Mr Bolsonaro’s statement came shortly after 186 federal prosecutors demanded that the country’s chief federal prosecutor and close Bolsonaro ally Augusto Aras open an investigation into the president over the roadblocks and his failure to take action.

Responding to official inaction and the silence of the president as the protests spread the supreme court ordered police to lift the roadblocks during a session in the early hours of Tuesday morning.

In ordering the lifting of the blockades supreme court justice Alexandre de Moraes criticised the “omission and inertia” of the federal highway police and threatened to fine its director-general Silvinei Vasques 100,000 reais (€20,000) an hour if the force failed to comply.

The highway police were widely criticised after videos circulated of its officers fraternising with protesters. The force was central to a voter suppression effort on Sunday in regions that traditionally lean heavily towards Lula.

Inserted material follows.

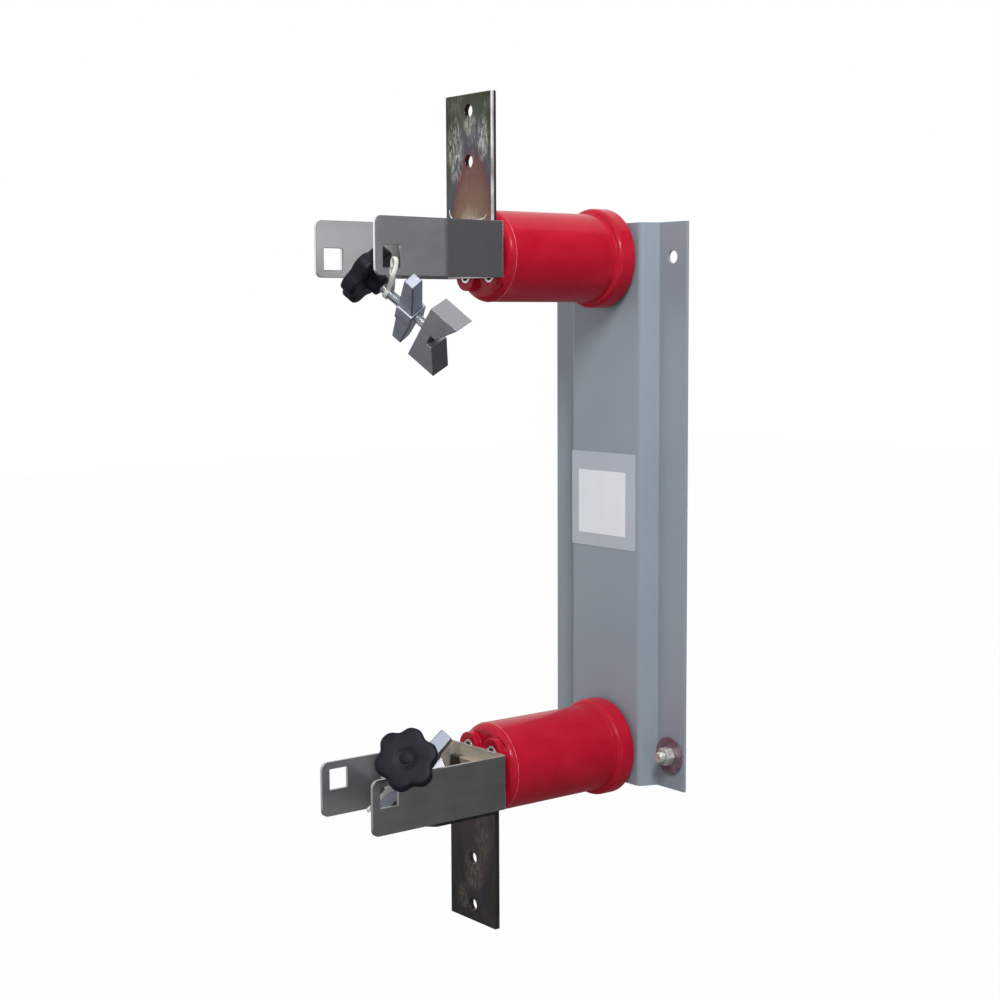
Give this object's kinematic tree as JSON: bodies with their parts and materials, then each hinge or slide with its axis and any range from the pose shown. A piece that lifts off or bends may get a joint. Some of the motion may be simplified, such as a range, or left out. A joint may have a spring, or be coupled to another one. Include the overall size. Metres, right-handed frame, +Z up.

It is the federal security unit most closely identified with Mr Bolsonaro. On Saturday Mr Vasques called on voters to support the president in a post on social media which he quickly deleted.

Following the supreme court intervention police across Brazil moved to end many of the roadblocks to little resistance. Before then passengers and cabin crews missed flights from the main international airport in São Paulo after supporters of the defeated president blocked its main access road.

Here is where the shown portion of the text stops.